Erik D. Olson wrote:
>We have a trio of nijsseni.  Right now, each is in its own tank because of
>their agressive nature.  First, we kept them all in a 20long with lots of
>bogwood and pots to hide in.
>
>Charles Ray wrote:

>I can echo Erik's experience.  The male beat up on the female, they
>spawned, female ate eggs, and proceeded to kill male.  A friend in 
>Atlanta had pandurini, during lip locking, male tore off lips of female 
who >starved to death.  These are amazingly aggressive apistos.

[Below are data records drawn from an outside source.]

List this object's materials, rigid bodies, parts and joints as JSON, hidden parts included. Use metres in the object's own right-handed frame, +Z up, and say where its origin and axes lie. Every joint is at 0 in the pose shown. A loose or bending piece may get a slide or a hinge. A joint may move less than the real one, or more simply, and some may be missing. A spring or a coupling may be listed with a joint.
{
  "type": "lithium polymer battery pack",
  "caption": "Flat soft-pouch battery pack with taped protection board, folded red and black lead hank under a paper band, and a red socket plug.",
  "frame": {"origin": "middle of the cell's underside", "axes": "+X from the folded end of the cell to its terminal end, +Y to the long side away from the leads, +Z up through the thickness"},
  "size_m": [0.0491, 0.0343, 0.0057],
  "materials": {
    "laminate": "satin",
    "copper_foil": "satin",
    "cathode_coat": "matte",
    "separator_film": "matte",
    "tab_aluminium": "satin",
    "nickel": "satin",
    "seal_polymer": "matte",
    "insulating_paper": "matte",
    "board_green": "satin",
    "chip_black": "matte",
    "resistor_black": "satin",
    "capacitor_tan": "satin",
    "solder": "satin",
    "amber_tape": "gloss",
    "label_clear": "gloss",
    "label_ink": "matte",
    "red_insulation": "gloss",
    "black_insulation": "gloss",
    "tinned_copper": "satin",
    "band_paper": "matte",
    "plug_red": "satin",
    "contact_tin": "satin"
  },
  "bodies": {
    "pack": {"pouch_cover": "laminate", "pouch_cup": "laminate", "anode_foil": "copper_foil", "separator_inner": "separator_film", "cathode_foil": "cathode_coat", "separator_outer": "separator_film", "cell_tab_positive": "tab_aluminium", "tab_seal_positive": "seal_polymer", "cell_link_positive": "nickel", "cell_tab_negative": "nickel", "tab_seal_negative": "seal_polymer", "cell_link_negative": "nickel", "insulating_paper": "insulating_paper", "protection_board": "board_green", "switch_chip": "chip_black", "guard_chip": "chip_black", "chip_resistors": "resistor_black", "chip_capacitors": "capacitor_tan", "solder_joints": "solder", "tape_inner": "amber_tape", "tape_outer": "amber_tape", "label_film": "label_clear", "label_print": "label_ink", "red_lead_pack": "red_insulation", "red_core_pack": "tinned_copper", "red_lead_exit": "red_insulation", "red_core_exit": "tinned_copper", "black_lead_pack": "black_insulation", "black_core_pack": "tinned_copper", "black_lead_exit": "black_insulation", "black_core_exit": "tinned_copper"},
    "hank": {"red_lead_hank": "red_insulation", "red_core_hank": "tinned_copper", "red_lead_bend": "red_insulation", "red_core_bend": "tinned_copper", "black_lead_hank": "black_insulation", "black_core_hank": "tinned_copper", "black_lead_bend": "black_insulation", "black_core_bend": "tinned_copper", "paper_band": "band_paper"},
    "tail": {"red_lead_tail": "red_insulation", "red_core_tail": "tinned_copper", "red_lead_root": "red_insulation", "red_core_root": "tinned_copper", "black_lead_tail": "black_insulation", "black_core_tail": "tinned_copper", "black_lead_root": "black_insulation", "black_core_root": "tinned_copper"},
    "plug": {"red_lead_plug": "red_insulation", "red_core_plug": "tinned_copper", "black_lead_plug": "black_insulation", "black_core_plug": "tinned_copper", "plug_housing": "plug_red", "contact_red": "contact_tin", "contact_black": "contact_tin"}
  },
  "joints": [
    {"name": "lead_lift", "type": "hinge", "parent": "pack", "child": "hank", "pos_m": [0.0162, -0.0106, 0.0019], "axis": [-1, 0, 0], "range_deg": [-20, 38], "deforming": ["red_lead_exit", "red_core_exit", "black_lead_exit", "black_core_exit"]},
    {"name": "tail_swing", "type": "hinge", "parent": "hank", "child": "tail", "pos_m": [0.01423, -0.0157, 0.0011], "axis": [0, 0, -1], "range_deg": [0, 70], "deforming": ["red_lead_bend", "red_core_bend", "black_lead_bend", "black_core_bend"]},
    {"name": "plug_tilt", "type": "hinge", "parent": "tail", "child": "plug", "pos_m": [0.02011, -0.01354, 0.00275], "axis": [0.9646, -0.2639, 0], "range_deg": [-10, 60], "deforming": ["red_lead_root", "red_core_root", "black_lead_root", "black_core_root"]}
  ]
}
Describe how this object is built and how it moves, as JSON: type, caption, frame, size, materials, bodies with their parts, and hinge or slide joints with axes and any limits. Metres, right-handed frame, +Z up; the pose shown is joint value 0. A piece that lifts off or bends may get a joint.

We have seen quite a few messages in the past several days regarding this 
subject, and observances on nijsseni, in particular, range from peaceful to 
"pirhana".  It would be interesting to try to correlate behavior with 
environmental influences, or other factors, such as source of fish (wild 
vs. domestic bred).  Personnaly, I have never seen aggression in nijsseni, 
to the extent of torn fins, anyways.  I have always kept them in a 10-12 
gallon tank, by themselves (cichlid-wise), and with some sort of small 
tetra dither fish (4-8 neons or glowlights for instance).  I have kept them 
under various water conditions ranging from very soft and acid to tap water 
(160 ppm, ~7.8 pH) in my attempts to keep them alive more than a few weeks 
(my problems are from overall mortality).  They look and act good for a few 
weeks, and even often spawn.  They push each other around, but never to the 
extent that I feel they need to be separated.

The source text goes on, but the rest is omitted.